One-time Caulfield Cup favourite Bonneval will have to be passed fit by Racing Victoria vets to take her place in the race despite trainer Murray Baker insisting she is fine.
Baker’s vets have passed the mare but RV chief steward Terry Bailey says she needs to satisfy the regulatory body.
RV vets said on Wednesday Bonneval was Grade 1 out of 5 lame in her right foreleg which is at the low end of the scale.
They will examine her again on Thursday afternoon but both Baker and jockey Kerrin McEvoy, who has ridden her twice in work this week, say she is striding freely.
“She’s in excellent health and we’re very happy with her this week,” Baker said.
“She’s fit and seems good as gold.”
McEvoy, who is booked to ride the mare in a race for the first time on Saturday, has been aboard Bonneval in trackwork on Wednesday and Thursday.
The jockey says he has been happy with the four-year-old.

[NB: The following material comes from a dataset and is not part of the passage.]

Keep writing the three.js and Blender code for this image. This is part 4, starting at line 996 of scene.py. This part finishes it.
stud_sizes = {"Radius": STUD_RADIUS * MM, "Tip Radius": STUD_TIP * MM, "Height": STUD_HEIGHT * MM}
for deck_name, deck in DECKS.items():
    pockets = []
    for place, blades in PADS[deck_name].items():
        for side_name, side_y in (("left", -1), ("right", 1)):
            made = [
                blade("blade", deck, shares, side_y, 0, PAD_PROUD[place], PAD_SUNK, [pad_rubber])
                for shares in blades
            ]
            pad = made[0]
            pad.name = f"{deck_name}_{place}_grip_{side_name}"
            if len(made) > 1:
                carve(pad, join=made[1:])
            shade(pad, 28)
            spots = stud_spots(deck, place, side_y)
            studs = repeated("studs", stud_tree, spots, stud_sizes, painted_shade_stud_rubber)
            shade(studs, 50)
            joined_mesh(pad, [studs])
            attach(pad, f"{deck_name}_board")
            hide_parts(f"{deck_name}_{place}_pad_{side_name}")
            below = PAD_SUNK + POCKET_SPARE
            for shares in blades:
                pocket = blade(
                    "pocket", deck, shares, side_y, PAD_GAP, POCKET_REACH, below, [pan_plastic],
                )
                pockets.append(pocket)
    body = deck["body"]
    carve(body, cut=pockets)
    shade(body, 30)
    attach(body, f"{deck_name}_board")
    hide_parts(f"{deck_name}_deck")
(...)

“I had a canter on her yesterday and she felt fine and then this morning she just did some nice striding work over seven furlongs on the dirt and she seems free as a bell in my opinion, and happy coming off the track,” McEvoy said.
“She’s bouncing and full of herself and seems really bright.
“So I’d be surprised if she’s not right to take her spot on Saturday.
“I’m not a vet, I’m a jockey, but the way she feels is fine. She’s happy.”
Bonneval is out to $8 after being as short as $5.50 for the Caulfield Cup.
A post-race veterinary report after Bonneval finished sixth in the Caulfield Stakes said the mare was lame in the near foreleg and also had a laceration to a hind pastern.
Baker said he was surprised by the attention surrounding Bonneval’s fitness.
“To be fair I am a little bit surprised because if she was sore we wouldn’t be persevering with her,” he said.
Baker, who trains in partnership with Andrew Forsman in New Zealand, also has Australian Derby winner Jon Snow in the $3 million handicap.
He would like some rain for both horses to enhance their chances.
“I can’t really split them because Jon Snow’s been going really well,” Baker said.
“He’s a Derby winner at 2400 metres which is the distance of the Caulfield Cup, so hopefully he’s right there.”
“They’re both pretty laid-back horses. They don’t do much on the (training) track. But they’re race day horses and that’s what counts.”